Blessed to have been taught at the hands of traditional musician John Kilkenny, his late brother Noel, harpist Lisa Canny and Finola Higgins from Mayo School of Music, Kate carries a grá for passing the ceoil onto the next generation.
“I absolutely love music teaching and I think whatever job I have I will always, always teach It’s a really, really fulfilling part of my life, and I really consider my students extended family,” she offers.
“Some of them I started teaching when they were eight and nine and they’re 18 and 19 now. So I would count them among my closest friends. And I suppose I’m at my happiest when I’m on stage and when I’m performing and when I’m sharing my love of music with others, whether that be on stage teaching or more recently in a radio studio, any kind of sphere.”
Certainly no shortage of accomplishments there. A small wonder then that she’s been installed as the bookie’s favourite to follow in the footsteps of her inspiration, Aoibheann Ní Shúilleabháin.
No nerves
SURELY the nerves are starting to kick in? “Not at all,” replies a confident Kate, speaking from Wexford, where she’d been mixing and mingling with her fellow Roses at the start of the pre-festival Rose Tour.
“My main focus right now is just getting to know all of the girls and make friendships and build amazing memories that I’ll have for a lifetime,” she says.
“I’ve only known them for about 30 hours and there’s already so many bonds forming because of this intense bubble. It’s amazing. That’s definitely the main focus right now.”
Going around on jollies with people you’re supposed to be competing against is not something she finds too peculiar either.
“The girls are absolutely incredible, with amazing stories, really really inspiring stories, and they’re super accomplished women. I know it sounds like a cliché, but it’s actually not a cliché. It’s just a fact,” Kate says.
“It does not feel like a competition. Right now, we all feel like we’ve won already in getting to Tralee. We’re just enjoying every minute, and I think that’s the priority for everyone. There’s no competitiveness whatsoever.”

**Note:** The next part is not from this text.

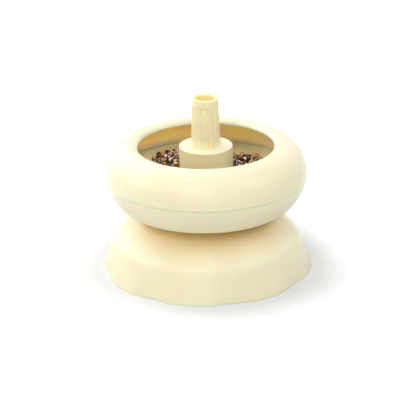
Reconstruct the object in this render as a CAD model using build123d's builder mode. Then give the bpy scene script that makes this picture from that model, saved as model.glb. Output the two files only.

Kate Heneghan pictured on the night of her selection as Mayo Rose with two of the 'rosebuds' on the night Fiadh Whyte (6) and Mia Herron (10)
Inspirational winners
THE Rose of Tralee Festival began way back in 1959 as a madcap idea cobbled together in a local pub.
Since then, socially and economically, Ireland has changed dramatically, even beyond recognition, in some quarters. Yet the format of the Rose of Tralee has remained largely untouched.
This has prompted some to publicly question the purpose and format of such competitions in today’s society.
Some dismiss it as a frivolous ‘Lovely Girls Competition’ while others say the competitors are not fully representative of Irish society.
Kate Heneghan believes that the festival has in fact changed to reflect modern Irish society.
“If you look at the trajectory of the winners of the Rose of Tralee festival in the last 20 years many of those women have become inspirational figures in Irish society and they are role models. People look up to them all over the world,” she says.
“The Irish diaspora globally looks up to these inspirational women, because they are [inspirational]. I don’t think there’s anything outdated or old-fashioned about that. I think it should be celebrated and I’m delighted to be a part of it.”
Whoever takes the tiara from the Dome, Kate hopes that she may inspire others by her deeds.
“If you want to be a musician, go for that. If you want to do something else, go for it. I think anyone can achieve what they want to achieve if they have the bravery to pursue their dream, to not care what other people think and to follow their heart.”